>> start Provided material

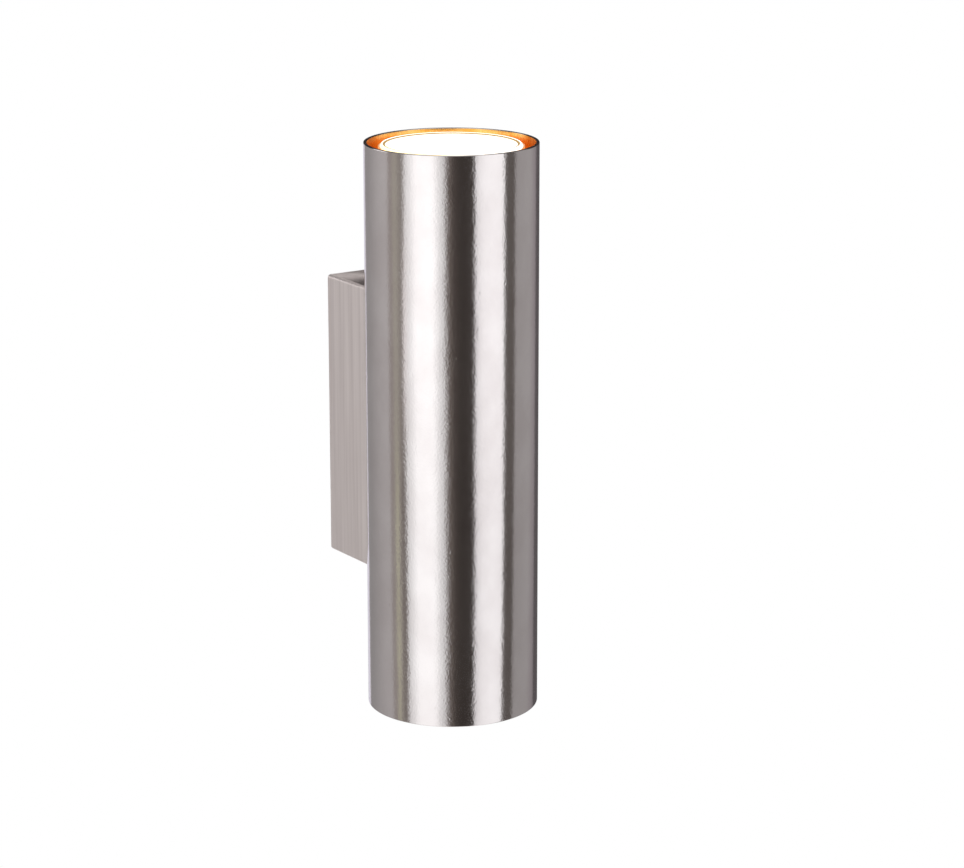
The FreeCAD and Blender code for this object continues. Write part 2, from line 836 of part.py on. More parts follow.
def lead_places(x, shared):
    """The x of each lead that ends in a pole: two side by side, or one in the middle."""
    if shared:
        return [x - lead_pair_spacing / 2, x + lead_pair_spacing / 2]
    return [x]


def lead_ferrules():
    """The crimped ends of the leads: two leads in each outer pole, the earth in the middle."""
    pieces = []
    poles = pole_places()
    top = collar_z + ferrule_collar_height
    for x in poles:
        barrel = rod(ferrule_radius, block_top_z - ferrule_length, collar_z, x, block_bore_y)
        depth = centred(ferrule_collar_depth, block_bore_y)
        collar = slab(centred(ferrule_collar_width, x), depth, (collar_z, top))
        body = joined([barrel, collar])
        for lead_x in lead_places(x, x in (poles[0], poles[-1])):
            bore = lead_radius + thread_clearance
            body = body.cut(rod(bore, lead_end_z - fit_clearance, top, lead_x, block_bore_y))
        pieces.append(body)
    return Part.makeCompound(pieces)


# Earth connection


def earth_screw():
    """The screw that holds the ring terminal to the bracket."""
    length = bracket_sheet + ring_thickness - fit_clearance
    piece = screw(earth_screw_radius, earth_screw_head_radius, earth_screw_head_height, length)
    return aimed(piece, Vec(earth_x, plate_y - ring_thickness, earth_z), Vec(0, -1, 0))


def earth_ring_terminal():
    """The ring under the earth screw, with a crimp for the earth lead."""
    face_y = plate_y - ring_thickness
    ring = rod_y(ring_radius, face_y, plate_y, earth_x, earth_z)
    tongue = slab(centred(2 * crimp_radius, earth_x), (face_y, plate_y), (crimp_z, earth_z))
    crimp = rod(crimp_radius, crimp_z - crimp_length, crimp_z, earth_x, crimp_y)
    hole = rod_y(earth_screw_radius + screw_hole_clearance, face_y, plate_y, earth_x, earth_z)
    low = crimp_z - crimp_length
    bore = rod(lead_radius + thread_clearance, low, low + lead_grip + fit_clearance, earth_x, crimp_y)
    return joined([ring, tongue, crimp]).cut([hole, bore])


# Leads


def lead(name, points):
    """A round lead through the points: straight runs joined by tangent arcs.

    Each arc takes up the same share of the shorter run beside it.
    """
    edges = []
    radii = []
    here = points[0]
    for before, corner, after in zip(points, points[1:], points[2:]):
        shorter = min((corner - before).Length, (after - corner).Length)
        half_angle = (before - corner).getAngle(after - corner) / 2
        radius = bend_share * shorter * math.tan(half_angle)
        start, middle, end = bend_arc(before, corner, after, radius)
        edges.append(Part.LineSegment(here, start).toShape())
        edges.append(Part.Arc(start, middle, end).toShape())
        radii.append(round(radius, 1))
        here = end
    edges.append(Part.LineSegment(here, points[-1]).toShape())
    path = Part.Wire(edges)
    section = Part.Wire(Part.makeCircle(lead_radius, points[0], points[1] - points[0]))
    body = path.makePipeShell([section], True, False)
    expected = math.pi * lead_radius**2 * path.Length
    print(name, "bend radii", radii, "volume share", round(body.Volume / expected, 5))
    return body


def holder_lead(name, upper, contact, side, terminal_x):
    """A lead from a holder contact, through the bushing, to its place in the terminal block."""
    x, y = on_pin_circle(pin_angles()[contact])
    start = tube_point(x, y, tail_z + lead_grip, upper)
    below = tube_point(x, y, tail_z - lead_run_in, upper)
    bundle_z = shade_rise + (1 if upper else -1) * lead_bundle_spacing / 2
    bundle_x = side * lead_bundle_spacing / 2
    corner = Vec(start.x, start.y + lead_swing, bundle_z + (below.z - bundle_z) / 3)
    tube_side = Vec(bundle_x, leg_front_y - lead_run_in, bundle_z)
    box_side = Vec(bundle_x, cover_inner_y + lead_run_out, bundle_z)
    turn = Vec(terminal_x, block_bore_y - lead_run_out, bundle_z - lead_swing)
    above = Vec(terminal_x, block_bore_y, lead_end_z + lead_grip + lead_run_in)
    end = Vec(terminal_x, block_bore_y, lead_end_z)
    return lead(name, [start, below, corner, tube_side, box_side, turn, above, end])


def earth_lead():
    """The earth lead, round the side of the cable hole from the block to the earth screw."""
    beside_x = grommet_flange_radius + lead_radius + earth_side_gap
    front_y = plate_y - grommet_flange_thickness - lead_radius - earth_front_gap
    grip_z = crimp_z - crimp_length
    points = [
        Vec(0, block_bore_y, lead_end_z),
        Vec(0, block_bore_y, lead_end_z + lead_grip + lead_run_in),
        Vec(beside_x / 2, front_y, cable_hole_z - 2 * cable_hole_radius),
        Vec(beside_x, front_y, cable_hole_z - cable_hole_radius),
        Vec(beside_x, front_y, cable_hole_z + lead_run_in),
        Vec(earth_x, crimp_y, grip_z - earth_run_in),
        Vec(earth_x, crimp_y, grip_z + lead_grip),
    ]
    return lead("earth_lead", points)


def holder_leads():
    """The live and neutral lead of each lampholder, by name."""
    poles = pole_places()
    live = lead_places(poles[0], True)
    neutral = lead_places(poles[-1], True)
    routes = {
        "upper_live_lead": (True, 1, -1, live[1]),
        "upper_neutral_lead": (True, 0, 1, neutral[0]),
        "lower_live_lead": (False, 0, -1, live[0]),
        "lower_neutral_lead": (False, 1, 1, neutral[1]),
    }
    return {name: holder_lead(name, *route) for name, route in routes.items()}


# All nodes


def lamp_and_holder(place, upper):
    """The nodes of one lamp and its holder, by name."""
    return {
        place + "_lampholder": lampholder(upper),
        place + "_holder_base": holder_base(upper),
        place + "_holder_contacts": holder_contacts(upper),
        place + "_holder_screws": holder_screws(upper),
        place + "_lamp_reflector": lamp_reflector(upper),
        place + "_lamp_lens": lamp_lens(upper),
        place + "_lamp_base": lamp_base(upper),
        place + "_lamp_pins": lamp_pins(upper),
        place + "_lamp_capsule": lamp_capsule(upper),
        place + "_lamp_filament": lamp_filament(upper),
    }


def all_nodes():
    """Every node of the light, by name."""
    nodes = {
        "tube_shade": tube_shade(),
        "wall_box_cover": wall_box_cover(),
        "wall_bracket": wall_bracket(),
        "cover_screws": cover_screws(),
        "cable_grommet": cable_grommet(),
        "shade_screws": shade_screws(),
        "shade_washers": shade_washers(),
        "shade_nuts": shade_nuts(),
        "wire_bushing": wire_bushing(),
        "lamp_carrier": lamp_carrier(),
        "terminal_block": terminal_block(),
        "terminal_clamps": terminal_clamps(),
        "terminal_screws": terminal_screws(),
        "block_screws": block_screws(),
        "lead_ferrules": lead_ferrules(),
        "earth_screw": earth_screw(),
        "earth_ring_terminal": earth_ring_terminal(),
        "earth_lead": earth_lead(),
    }
    nodes.update(holder_leads())
    nodes.update(lamp_and_holder("upper", True))
    nodes.update(lamp_and_holder("lower", False))
    return nodes


os.makedirs("parts", exist_ok=True)
for node_name, node_shape in all_nodes().items():
    node_shape.exportStep("parts/" + node_name + ".step")
    print(node_name, len(node_shape.Solids), round(node_shape.Volume, 2), node_shape.isValid())
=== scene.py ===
"""Looks of an up-and-down wall light: a satin nickel tube on a slim folded wall box."""
import logging
import math
from collections.abc import Callable, Iterable, Mapping
from dataclasses import dataclass, field
from enum import Enum

import bmesh
import bpy
from mathutils import Matrix, Vector


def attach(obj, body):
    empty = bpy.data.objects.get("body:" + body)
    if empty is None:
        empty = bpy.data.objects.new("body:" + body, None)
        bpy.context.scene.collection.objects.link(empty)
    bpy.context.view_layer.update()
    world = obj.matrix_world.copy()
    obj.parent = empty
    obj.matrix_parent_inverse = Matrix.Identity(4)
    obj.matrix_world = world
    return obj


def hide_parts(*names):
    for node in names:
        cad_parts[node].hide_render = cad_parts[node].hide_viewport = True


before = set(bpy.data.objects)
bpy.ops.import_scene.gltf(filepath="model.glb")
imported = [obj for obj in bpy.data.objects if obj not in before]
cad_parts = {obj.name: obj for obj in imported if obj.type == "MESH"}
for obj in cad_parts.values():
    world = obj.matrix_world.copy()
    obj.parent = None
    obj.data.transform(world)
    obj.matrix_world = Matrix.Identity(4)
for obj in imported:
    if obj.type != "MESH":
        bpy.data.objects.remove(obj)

log = logging.getLogger("tube_wall_light")

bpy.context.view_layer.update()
SMOOTH_LIMIT = math.radians(32)
CUTTER_SIDES = 48
# places closer than this count as the same, in metres
NEAR = 1e-5
# the tube's axis lies this far out from the wall, and its middle this far up, in metres
AXIS_Y = -0.0571
TUBE_MIDDLE = 0.005

Tree = bpy.types.NodeTree
Socket = bpy.types.NodeSocket
Node = bpy.types.Node
Colour = tuple[float, float, float, float]
Triple = tuple[float, float, float]
BMesh = bmesh.types.BMesh
Corners = list[tuple[float, float]]
Feed = float | tuple | str | Socket | Node
Feeds = dict[str | int, Feed]

WHITE = (1.0, 1.0, 1.0, 1.0)
# parts of a noise pattern's height: all of it, most of it, and its steep middle
ALL = (0.0, 1.0)
MOST = (0.3, 0.7)
STEEP = (0.35, 0.65)


# Colour and node helpers


def linear(hex_colour: str) -> Colour:
    """Turns an sRGB hex colour into linear light.

    Args:
        hex_colour: six hex digits.

    Returns:
        The linear red, green and blue, and an alpha of 1.
    """
    channels = [int(hex_colour[i : i + 2], 16) / 255 for i in (0, 2, 4)]
    lit = [c / 12.92 if c <= 0.04045 else ((c + 0.055) / 1.055) ** 2.4 for c in channels]
    return (lit[0], lit[1], lit[2], 1.0)


def add_node(
    tree: Tree, kind: str, feeds: Mapping[str | int, Feed] | None = None, **settings: object
) -> Node:
    """Adds a node, sets its options and fills its inputs.

    Args:
        tree: the node tree to add to.
        kind: the node's type name, without the ShaderNode that it starts with.
        feeds: for an input's name or number, a value, a socket, or a node whose first output
            feeds it.
        settings: the node's own options by name.

    Returns:
        The new node.
    """
    node = tree.nodes.new(f"ShaderNode{kind}")
    for name, value in settings.items():
        setattr(node, name, value)
    for name, value in (feeds or {}).items():
        source = value.outputs[0] if isinstance(value, Node) else value
        if isinstance(source, Socket):
            tree.links.new(source, node.inputs[name])
        else:
            node.inputs[name].default_value = source
    return node


def pattern(tree: Tree, place: Feed, per_metre: Triple | float, detail: float = 2.0) -> Node:
    """Stretches a noise pattern to its real size.

    Args:
        tree: the node tree to add to.
        place: the coordinates, in metres.
        per_metre: repeats per metre, along each axis or along all three alike.
        detail: octaves of finer noise.

    Returns:
        The noise, whose first output runs from 0 to 1.
    """
    scale = (per_metre,) * 3 if isinstance(per_metre, float) else per_metre
    stretched = add_node(tree, "Mapping", {"Vector": place, "Scale": scale})
    return add_node(tree, "TexNoise", {"Vector": stretched, "Scale": 1.0, "Detail": detail})


def between(
    tree: Tree, value: Feed, span: tuple[float, float], low: Feed, high: Feed, most: float = 1.0
) -> Socket:
    """Runs from one number or colour to another while a pattern crosses a span.

    Args:
        tree: the node tree to add to.
        value: the pattern.
        span: the pattern's values where the run starts and ends.
        low: the number, hex colour or colour at the start.
        high: the same at the end.
        most: for colours, the share of the high one that is reached at the end.

    Returns:
        The socket that holds the number or colour.
    """
    numbers = isinstance(low, float)
    start, end = (low, high) if numbers else (0.0, most)
    share = add_node(tree, "MapRange", {0: value, 1: span[0], 2: span[1], 3: start, 4: end})
    if numbers:
        return share.outputs[0]
    tones = [linear(tone) if isinstance(tone, str) else tone for tone in (low, high)]
    feeds = {0: share, 6: tones[0], 7: tones[1]}
    return add_node(tree, "Mix", feeds, data_type="RGBA").outputs[2]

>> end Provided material

Aim: Give the lines again, exactly as they stand, from the beginning of the data through the line with "return aimed(piece, Vec(earth_x, plate_y".

Answer to this task:
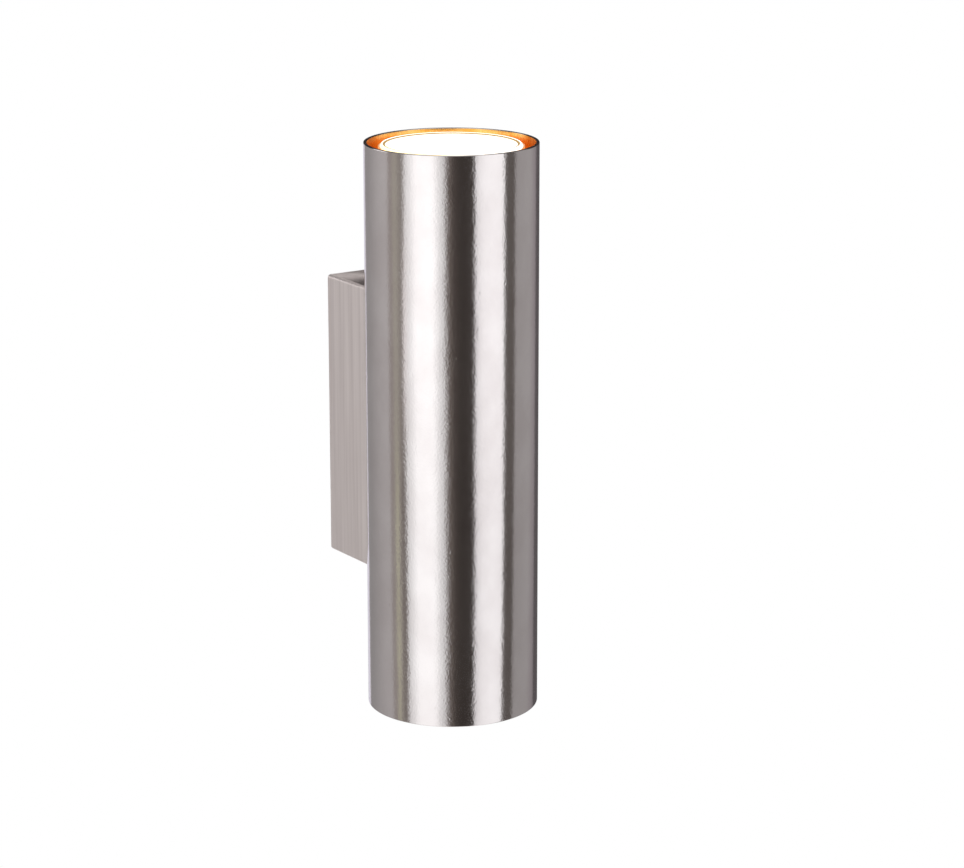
The FreeCAD and Blender code for this object continues. Write part 2, from line 836 of part.py on. More parts follow.
def lead_places(x, shared):
    """The x of each lead that ends in a pole: two side by side, or one in the middle."""
    if shared:
        return [x - lead_pair_spacing / 2, x + lead_pair_spacing / 2]
    return [x]


def lead_ferrules():
    """The crimped ends of the leads: two leads in each outer pole, the earth in the middle."""
    pieces = []
    poles = pole_places()
    top = collar_z + ferrule_collar_height
    for x in poles:
        barrel = rod(ferrule_radius, block_top_z - ferrule_length, collar_z, x, block_bore_y)
        depth = centred(ferrule_collar_depth, block_bore_y)
        collar = slab(centred(ferrule_collar_width, x), depth, (collar_z, top))
        body = joined([barrel, collar])
        for lead_x in lead_places(x, x in (poles[0], poles[-1])):
            bore = lead_radius + thread_clearance
            body = body.cut(rod(bore, lead_end_z - fit_clearance, top, lead_x, block_bore_y))
        pieces.append(body)
    return Part.makeCompound(pieces)


# Earth connection


def earth_screw():
    """The screw that holds the ring terminal to the bracket."""
    length = bracket_sheet + ring_thickness - fit_clearance
    piece = screw(earth_screw_radius, earth_screw_head_radius, earth_screw_head_height, length)
    return aimed(piece, Vec(earth_x, plate_y - ring_thickness, earth_z), Vec(0, -1, 0))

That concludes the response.